I know what the next question is going to be. There can be only one question to follow that one. Am I really going to have to start telling him about daddy’s willy? Really?

On the plus side, at least we have never called that particular part of the male anatomy by some stupid name that would just make the explanation sound like some weird episode of In the Night Garden. On the other hand, it could be just the thing…

Derek Jacobi: “Ooh, look. Here’s Mr Winkie Dinkie! Hello, Mr Winkie Dinkie!” [Mr Winkie Dinkie waves to the viewer]

D.J.: “Hello, Upsie Daisy! Upsie Daisy, are you doing a jig?” [Upsie Daisy dances and her skirt lifts up]

D.J.: “My, Mr Winkie Dinkie, you’ve grown so tall! Is that a seed you are balancing on your head?” [Mr Winkie Dinkie nods carefully]

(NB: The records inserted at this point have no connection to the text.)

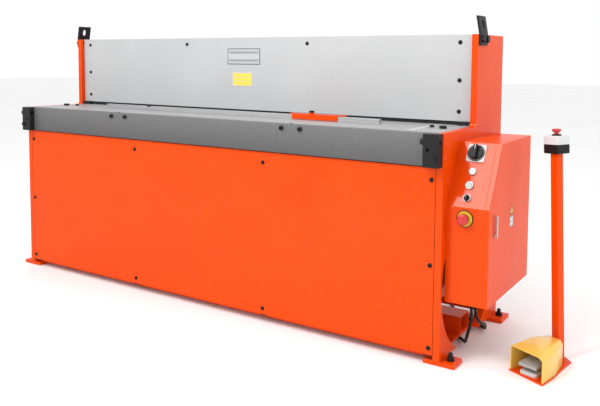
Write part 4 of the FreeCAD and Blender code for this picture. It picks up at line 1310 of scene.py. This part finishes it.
@dataclass
class Labels:
    """Blank plates on the guard, the table's graduated strip and the cabinet's blank labels."""

    rivet: float = 0.0022
    rivet_height: float = 0.001
    rivet_inset: float = 0.006
    door_share: float = 0.513
    triangle_z: float = 0.528
    label_z: float = 0.483
    label_size: tuple[float, float] = (0.042, 0.040)

    def build(self, seats: Seats) -> None:
        """Build every plate as its own thin sheet.

        Args:
            seats: Tree that sets the rivets.
        """
        found = boxes("label_plates")
        strip = min(found, key=lambda b: (b[1] - b[0]).x)
        plates = [b for b in found if b is not strip]
        wide = max(plates, key=lambda b: b[1].z)
        small = min(plates, key=lambda b: b[1].z)
        finish = Graduated("graduated_steel", "label_sheet", (0.80, 0.80, 0.79), 1, 0, strip[0].x)
        self.sheet("scale_strip", strip, finish, "label_plates")
        low, high = wide
        finish = Plate("name_plate_print", "label_sheet", (0.50, 0.51, 0.52), (0.12, 0.12, 0.13),
                       (low.x, low.z), (high.x, high.z), (0, 2), 2)
        self.sheet("blank_name_plate", wide, finish)
        low, high = small
        finish = Plate("small_plate_print", "label_sheet", (0.90, 0.66, 0.06), (0.55, 0.55, 0.52),
                       (low.x, low.z), (high.x, high.z), (0, 2), 4)
        self.sheet("blank_small_plate", small, finish)
        self.rivets(seats, small)
        self.door_labels()

    def sheet(self, name: str, box: tuple[Vector, Vector], finish: Finish, *nodes: str) -> None:
        """One thin plate with broken corners in the box.

        Args:
            name: Name of the piece.
            box: Its lowest and highest corner.
            finish: Its finish.
            nodes: CAD nodes that it stands for.
        """
        low, high = box
        size = high - low
        thin = min(range(3), key=lambda i: size[i])
        out, up = ((0, 0, 1), (0, 1, 0)) if thin == 2 else ((0, -1, 0), (0, 0, 1))
        middle = (low + high) / 2
        face = [size[i] for i in range(3) if i != thin]
        bm = bmesh.new()
        start = middle - Vector(out) * size[thin] / 2
        pad(bm, (face[0], face[1]), 0.003, 0.0, size[thin], 0.0003, facing(start, out, up))
        hand_over(piece(name, bm, [finish]), "root", "label_sheet", *nodes)

    def rivets(self, seats: Seats, box: tuple[Vector, Vector]) -> None:
        """Four rivets in the corners of the small plate.

        Args:
            seats: Tree that sets them.
            box: The plate's lowest and highest corner.
        """
        low, high = box
        inset, top = self.rivet_inset, self.rivet_height

        def dome(bm: bmesh.types.BMesh) -> None:
            """Draw one low domed head."""
            arc = [(self.rivet * math.cos(a), top * math.sin(a)) for a in (0.0, 0.5, 1.0)]
            lathe(bm, [(0.0, -0.0005), (self.rivet, -0.0005)] + arc + [(0.0, top)], Matrix(), 16)

        head = template(dome)
        spots = [((x, low.y, z), (0, -1, 0)) for x in (low.x + inset, high.x - inset)
                 for z in (low.z + inset, high.z - inset)]
        made = seats.place("plate_rivets", head, spots, ZINC)
        drop(head)
        hand_over(made, "root", "zinc")

    def door_labels(self) -> None:
        """Blank yellow triangle and blank grey label on the cabinet's side door."""
        low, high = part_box("cabinet_door")
        skin = high.x
        centre_y = low.y + (high.y - low.y) * self.door_share
        bm = bmesh.new()
        place = facing((skin, centre_y, self.triangle_z), (1, 0, 0), (0, 0, 1))
        corners = [(-0.023, -0.018), (0.023, -0.018), (0.0, 0.022)]
        for scale, top, slot in ((1.0, 0.00025, 0), (0.76, 0.0004, 1)):
            spots = [(x * scale, (y + 0.005) * scale - 0.005) for x, y in corners]
            base = [bm.verts.new(place @ Vector((x, y, 0.0))) for x, y in spots]
            lid = [bm.verts.new(place @ Vector((x, y, top))) for x, y in spots]
            faces = [bm.faces.new(base[::-1]), bm.faces.new(lid)]
            faces += [bm.faces.new((base[i], base[i - 2], lid[i - 2], lid[i])) for i in range(3)]
            for face in faces:
                face.material_index = slot
        bmesh.ops.recalc_face_normals(bm, faces=bm.faces)
        made = piece("door_triangle_label", bm, [BLACK_PLASTIC, DISC_YELLOW])
        hand_over(made, "cabinet_door", "label_sheet")
        finish = Plate("door_label_print", "label_sheet", (0.62, 0.64, 0.66), (0.18, 0.19, 0.20),
                       (centre_y - 0.021, 0.463), (centre_y + 0.021, 0.503), (1, 2), 3)
        bm = bmesh.new()
        place = facing((skin, centre_y, self.label_z), (1, 0, 0), (0, 0, 1))
        pad(bm, self.label_size, 0.002, 0.0, 0.0004, 0.0001, place)
        hand_over(piece("door_blank_label", bm, [finish]), "cabinet_door", "label_sheet")


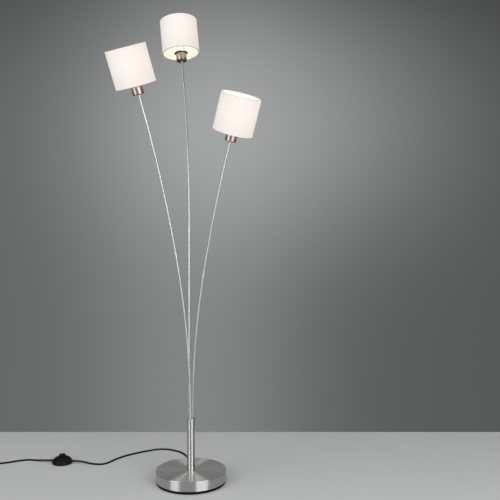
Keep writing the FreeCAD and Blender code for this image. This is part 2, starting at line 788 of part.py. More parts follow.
# ---- all the pieces -------------------------------------------------------------
def pieces():
    made = {
        "base_cover": base_cover(), "base_weight": base_weight(), "foot_pan": foot_pan(),
        "floor_pad": floor_pad(), "pan_screws": pan_screws(), "tie_tube": tie_tube(),
        "clamp_nut": clamp_nut(), "post_tube": post_tube(),
        "post_foot_plug": post_foot_plug(), "post_cap": post_cap(), "rod_seat": rod_seat(),
        "terminal_block": terminal_block(), "lead_gland": lead_gland(),
    }
    for name in arms:
        made.update(arm(name))
    for name, make in switch_parts.items():
        made[name] = placed(make(), switch_place)
    made["lead_to_switch"] = lead_to_switch()
    made["lead_to_coil"] = lead_to_coil()
    made["lead_coil"] = lead_coil()
    made["plug_body"] = placed(plug_body(), plug_place())
    made["plug_pins"] = placed(plug_pins(), plug_place())
    return made


os.makedirs("parts", exist_ok=True)
for name, shape in pieces().items():
    shape.exportStep(f"parts/{name}.step")
    volume = shape.Volume / 1000
    print(f"{name:20s} solids {len(shape.Solids)} valid {shape.isValid()} volume {volume:.2f} cm3")
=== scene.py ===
"""The tree floor lamp, dressed for its pictures: camera, finishes, leads, heads and light.

Places are in metres in the frame of the solids: +Z up, -Y the front, the origin on the
floor under the middle of the base. Sizes shared with the solids and the points of
outlines are in millimetres.
"""
import bmesh
import bpy
import json
import math
from mathutils import Matrix, Vector


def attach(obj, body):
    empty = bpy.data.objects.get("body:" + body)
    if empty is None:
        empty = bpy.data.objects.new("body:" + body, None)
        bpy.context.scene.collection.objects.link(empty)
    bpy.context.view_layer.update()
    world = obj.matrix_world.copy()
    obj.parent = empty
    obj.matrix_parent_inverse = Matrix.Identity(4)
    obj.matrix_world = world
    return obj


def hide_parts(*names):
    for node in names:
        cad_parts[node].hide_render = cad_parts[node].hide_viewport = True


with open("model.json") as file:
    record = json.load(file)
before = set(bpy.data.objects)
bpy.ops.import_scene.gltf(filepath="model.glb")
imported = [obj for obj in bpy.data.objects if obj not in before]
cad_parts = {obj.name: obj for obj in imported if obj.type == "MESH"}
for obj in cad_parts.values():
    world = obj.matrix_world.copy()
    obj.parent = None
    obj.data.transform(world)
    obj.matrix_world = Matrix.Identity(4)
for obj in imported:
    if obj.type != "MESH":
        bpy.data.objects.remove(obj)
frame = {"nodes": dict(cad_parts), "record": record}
nodes = frame["nodes"]
scene = bpy.context.scene
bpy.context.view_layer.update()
MM = 0.001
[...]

D.J.: “And are you going to give your seed to Upsie Daisy, Mr Winkie Dinkie?” (Mr Winkie Dinkie nods again, then points]

D.J.:  “Oh, you want to do it in the Pinkie Ponk! Off you go then!

STOP. Stop right now. I am making myself feel nauseous.

But perhaps children’s TV is not the right medium. Perhaps a well loved story would be the perfect vehicle to explain how babies are made? I can just imagine it…

We’re going on a baby hunt.

                We’re going to make a big one.

                What a beautiful day!

                We’re not scared.

                Uh-uh! A pink tunnel!

                A deep warm tunnel.

                We can’t go over it.

                We can’t go under it.

                Oh no! We’ve got to go through it!

                Splash splosh!

                Splash splosh!

                Splash splosh!

Hmm. On second thoughts this is probably the single most idiotic idea I have ever had, and boy, there is stiff competition for that crown.

It’s no good. I am going to have to have The Talk.

And then, just as I am inhaling deeply in preparation, the clouds seem to part and the God of Lucky Fucking Escapes looks down on me, tosses his golden locks over his left shoulder, points his well-manicured finger in my direction and booms: “This is the last time, alright?”

“Is it karate tonight?” my son asks.